[Given records]:
+===+

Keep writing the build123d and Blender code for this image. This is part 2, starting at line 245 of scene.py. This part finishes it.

+===+

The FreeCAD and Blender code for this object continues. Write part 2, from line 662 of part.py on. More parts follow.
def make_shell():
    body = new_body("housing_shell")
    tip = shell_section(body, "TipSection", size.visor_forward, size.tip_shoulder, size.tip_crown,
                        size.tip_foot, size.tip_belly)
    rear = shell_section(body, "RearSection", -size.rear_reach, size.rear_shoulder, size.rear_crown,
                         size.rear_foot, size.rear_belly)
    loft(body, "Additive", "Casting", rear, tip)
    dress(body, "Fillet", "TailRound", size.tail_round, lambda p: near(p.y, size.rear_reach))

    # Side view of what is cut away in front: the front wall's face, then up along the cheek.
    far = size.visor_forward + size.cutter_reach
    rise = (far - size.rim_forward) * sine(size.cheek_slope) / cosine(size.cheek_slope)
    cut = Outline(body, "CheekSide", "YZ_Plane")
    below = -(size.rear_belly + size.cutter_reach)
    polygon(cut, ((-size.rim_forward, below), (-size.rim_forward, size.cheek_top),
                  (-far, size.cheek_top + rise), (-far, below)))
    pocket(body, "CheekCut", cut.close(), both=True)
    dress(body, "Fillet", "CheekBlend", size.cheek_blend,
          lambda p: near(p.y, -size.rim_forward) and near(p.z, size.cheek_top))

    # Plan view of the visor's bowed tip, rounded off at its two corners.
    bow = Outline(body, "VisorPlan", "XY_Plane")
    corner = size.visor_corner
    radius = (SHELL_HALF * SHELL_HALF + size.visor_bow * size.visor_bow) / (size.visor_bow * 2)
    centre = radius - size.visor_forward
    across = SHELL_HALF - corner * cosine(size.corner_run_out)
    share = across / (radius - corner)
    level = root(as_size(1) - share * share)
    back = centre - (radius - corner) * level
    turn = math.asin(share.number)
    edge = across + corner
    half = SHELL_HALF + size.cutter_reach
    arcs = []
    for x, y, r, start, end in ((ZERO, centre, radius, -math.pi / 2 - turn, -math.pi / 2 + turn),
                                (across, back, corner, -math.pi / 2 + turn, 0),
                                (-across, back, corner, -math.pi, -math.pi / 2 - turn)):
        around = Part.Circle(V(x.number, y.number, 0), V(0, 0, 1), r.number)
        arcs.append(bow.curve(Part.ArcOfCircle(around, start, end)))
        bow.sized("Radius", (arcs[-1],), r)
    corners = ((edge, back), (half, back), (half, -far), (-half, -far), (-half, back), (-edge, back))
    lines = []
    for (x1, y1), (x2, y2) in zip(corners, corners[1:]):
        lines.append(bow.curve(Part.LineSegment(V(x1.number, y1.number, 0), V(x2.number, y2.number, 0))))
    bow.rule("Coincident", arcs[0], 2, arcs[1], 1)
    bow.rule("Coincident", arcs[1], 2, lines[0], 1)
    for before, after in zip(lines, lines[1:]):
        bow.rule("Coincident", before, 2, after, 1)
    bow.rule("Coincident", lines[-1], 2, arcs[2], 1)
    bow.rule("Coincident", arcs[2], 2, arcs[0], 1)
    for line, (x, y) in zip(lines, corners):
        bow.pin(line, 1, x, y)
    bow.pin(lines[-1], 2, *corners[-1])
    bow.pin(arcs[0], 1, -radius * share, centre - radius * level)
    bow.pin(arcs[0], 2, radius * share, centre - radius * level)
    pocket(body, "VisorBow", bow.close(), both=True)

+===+

[Task details]: Your answer should be a single number: the count of lines that contain "Blender".

[Answer to this exercise]: 2